Thursday, March 31, 2016

The right to delete your own data

After I left higher ed in December to work in government, I suddenly became aware of all my online accounts that were tied to my University email address. While I am an alumnus of the University of Minnesota, so my email won't go away until I stop using it, I realized I should delete some of my accounts that only relate to working in higher ed.

So I have been going through my list of accounts, every week logging into the old account and finding the "Delete my account" function. I'm pleased to report that most websites allow you to remove your own account when you are done using it. Even if there isn't a self-service method to delete your account, most websites will remove your account upon request if you ask via their "Contact Us" form.

However, not all websites let you leave their network, or even to delete your account data. It's like an online Hotel California where "You can check out any time you like / But you can never leave."

It's disturbing to me that some websites make it impossible to remove my account. While I can understand that some systems are just not set up to accommodate deleted accounts (Wikia tracks edits by account, for example) at least most websites don't actually store personal information.

But some websites do keep personal information about you, and they don't let you delete your account or remove (or edit) your own personal data after it's in the system. This should be a large concern for anyone these days. Data breaches are (unfortunately) too common.

Data breaches have become such an issue that you can find other websites such as Have I Been Pwned? to discover if you have an account that has been compromised in a data breach. Enter your email address (like you'd use to login to a website) and haveibeenpwned will tell you when and where your data was accessed by hackers.

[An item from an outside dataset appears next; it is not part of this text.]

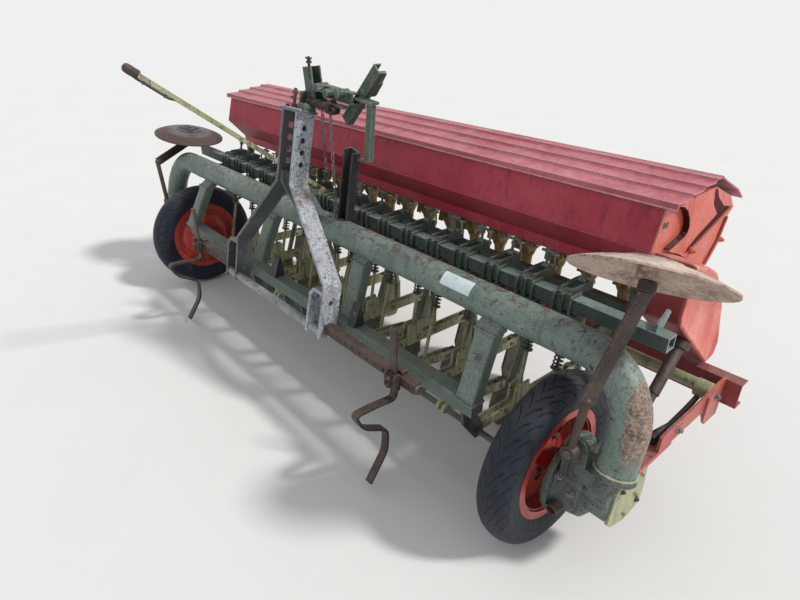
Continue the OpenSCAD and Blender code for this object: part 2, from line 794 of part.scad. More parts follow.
module marker_arm(top, n, bend_z) {
    pin = [marker_x, marker_y, marker_z];
    bend = [leg_x - 80, marker_y - 5, bend_z];
    root = top - 40 * n;
    color("#4b342c") on_axle() difference() {
        union() {
            translate(pin + [0, 14, 0]) rotate([90, 0, 0]) cylinder(r = 26, h = 28);
            rod(pin + [0, 0, 20], bend, 13);
            translate(bend) sphere(r = 15);
            bar(bend, root, 50, 9, 0);
            along(root, top) cylinder(r = 24, h = 28);
            along(root, top) cylinder(r = 10, h = 95);
            along(top + 45.5 * n, top + 60 * n) translate([-45, -45, 0]) cube([90, 90, 6]);
        }
        translate(pin + [0, 20, 0]) rotate([90, 0, 0]) cylinder(r = marker_pin_r + run_fit, h = 40);
    }
}

module marker_disc(top, n) {
    color("#7a5748") on_axle() along(top, top + n) rotate_extrude($fn = 96) difference() {
        union() {
            intersection() {
                translate([0, -480]) difference() {
                    circle(r = 525, $fn = 200);
                    circle(r = 520, $fn = 200);
                }
                translate([0, -10]) square([disc_r, 100]);
            }
            translate([0, -8]) square([36, 52]);
            translate([0, 40]) square([76, 5]);
        }
        translate([-1, -20]) square([11.05, 100]);
        translate([-600, -600]) square([600, 1200]);
    }
}

disc_top_right = [leg_x - 40, -20, 1112];
disc_n_right = [-0.158, 0.504, 0.849];
disc_top_left = [leg_x - 40, 102, 941];
disc_n_left = [-0.158, 0.1, 0.982];

module tyre_left() { color("#23272b") tyre(-1); }
module tyre_right() { color("#23272b") tyre(1); }
module rim_left() { color("#d5432e") rim(-1); }
module rim_right() { color("#d5432e") rim(1); }
module axle_casting_left() { axle_casting(-1); }
module axle_casting_right() { axle_casting(1); }
module tine_left() { tine(-1); }
module tine_right() { tine(1); }
module hopper_end_left() { hopper_end(-1); }
module hopper_end_right() { hopper_end(1); }
module side_bar_left() { side_bar(-1); }
module side_bar_right() { side_bar(1); }
module marker_arm_left() { side(-1) marker_arm(disc_top_left, disc_n_left, 810); }
module marker_arm_right() { marker_arm(disc_top_right, disc_n_right, 750); }
module marker_disc_left() { side(-1) marker_disc(disc_top_left, disc_n_left); }
module marker_disc_right() { marker_disc(disc_top_right, disc_n_right); }

tyre_left();
tyre_right();
rim_left();
rim_right();
main_tube();
struts();
lower_beam();
axle_casting_left();
axle_casting_right();
headstock_left();
headstock_right();
hitch_crossbar();
headstock_top();
top_screw();
changeover();
post();
chains();
tine_bar();
tine_left();
tine_right();
beam_brackets();
hopper_front();
hopper_rear();
hopper_end_left();
hopper_end_right();
hopper_beam();
hopper_brackets();
lid();
gear_cover();
metering_units();
feed_shaft();
pressure_bar();
row_clamps();
springs();
seed_tubes();
arms_front();
arms_rear();
shoes_front();
shoes_rear();
coulter_rail();
cross_tube();
drive_shaft();
side_bar_left();
side_bar_right();
rear_beam();
lever();
marker_arm_left();
marker_arm_right();
marker_disc_left();
marker_disc_right();
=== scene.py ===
import bpy
import bmesh
import json
import math
import random
from mathutils import Matrix, Vector

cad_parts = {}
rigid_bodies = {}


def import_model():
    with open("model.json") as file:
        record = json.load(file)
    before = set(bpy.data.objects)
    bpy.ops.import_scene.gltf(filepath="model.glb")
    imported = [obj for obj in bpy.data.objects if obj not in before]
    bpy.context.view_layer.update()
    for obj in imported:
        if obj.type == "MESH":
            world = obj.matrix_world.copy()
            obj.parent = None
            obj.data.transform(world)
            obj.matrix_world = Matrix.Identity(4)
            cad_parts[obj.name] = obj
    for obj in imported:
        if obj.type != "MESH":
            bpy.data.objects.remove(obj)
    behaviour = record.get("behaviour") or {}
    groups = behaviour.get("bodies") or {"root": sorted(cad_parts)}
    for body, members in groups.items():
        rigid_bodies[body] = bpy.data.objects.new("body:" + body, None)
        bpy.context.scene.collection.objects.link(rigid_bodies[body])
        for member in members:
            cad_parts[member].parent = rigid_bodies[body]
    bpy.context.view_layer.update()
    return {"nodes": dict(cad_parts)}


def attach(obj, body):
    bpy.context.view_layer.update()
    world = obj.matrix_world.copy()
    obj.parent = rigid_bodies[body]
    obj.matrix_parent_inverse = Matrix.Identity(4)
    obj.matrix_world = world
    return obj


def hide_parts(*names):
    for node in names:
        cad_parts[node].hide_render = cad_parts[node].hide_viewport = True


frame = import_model()
nodes = frame["nodes"]
print("frame loaded,", len(nodes), "cad nodes")

axleY = -0.12   # the wheel axle's place along Y
toRight, toBack, toTop = Vector((1, 0, 0)), Vector((0, 1, 0)), Vector((0, 0, 1))
toFront = -toBack
ends = ((-1, "Left"), (1, "Right"))   # sign along X and the word in a piece's name


def spot(x, y, z):
    # a point given from the wheel axle, in metres
    return Vector((x, y + axleY, z))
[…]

Do you want your personal data out there if that website is breached? If you can delete your own account when you stop using it, then you can minimize your risk if the website is attacked. If you can't delete your own data, you can only hope the website doesn't get breached.

The website that's causing me the biggest headache is Educational Testing Service (ETS), the people who run the Graduate Record Examination (GRE) when you apply to graduate school. They also manage other exams. I took the GRE in late 2011 before I entered my Master's program in Spring 2012. As far as I know, I haven't accessed my account since then—until now, anyway. After finding no option to remove my own account, I contacted ETS last week (March 2016) to request they delete my account for me. I received this reply:
Thanks for your message! Unfortunately the MY GRE Account can not be deleted. Please note, it will drop out of the system as long as there is no access with the account.
It's unsettling to have an account out there that I cannot remove. Especially one like ETS, which by its nature needs to know several personally identifying details about you so they can verify your identity for any exams you take through them. If the ETS website is ever hacked, my personal information is out there. As will be thousands of other users who have taken the GRE or other exams.

We need to have the right to delete your own data. If it's your data, you should have the right to have it removed from a website's systems after you stop using their service.

I know some this is technically impossible, for some websites and for specific types of data. For example, Facebook stores some of your data (such as photos) on BluRay discs. And BluRay is a write-only medium. But there's a middle ground, a best-case scenario. Sure, maybe Facebook can't delete the data on the BluRays, but if I stop using their service, they should be able to delete my account and all my metadata that refers to data on BluRay.

I consider the right to delete your own data an emerging issue. The right to delete your online accounts reduces our risks to data breaches.

I also see this benefiting future generations. When I was growing up, the Internet didn't exist. We didn't have Facebook or Twitter or Instagram or the plethora of social media websites we enjoys today. When we took a photo of ourselves doing something stupid (as all teens do) the record of that act didn't proliferate. The only photos might get tossed out, and the negatives eventually lost. By the time we got our first jobs, employers couldn't see the embarrassing things we did in our wonder years of middle school, high school, and college.

But today's generation takes photos of everything they do. And they post those photos online. And if you cannot delete your own account, those photos continue to be available for others to see.

We need the right to manage and protect our personal information. We need the right to delete our own data when we stop using a website.

I'm planning to reach out to US Senator Franken (my Senator) on this issue. I think it's something worth fighting for. I hope you'll support me!
If you live in Minnesota, please contact Senator Franken's office (phone or email) and ask him to support the right to delete your own data. You can also tweet to him via @alfranken.

If you live elsewhere, I encourage you to reach out to your own Senator and ask that they support the right to delete your own data. Feel free to use the reasons I've shared here.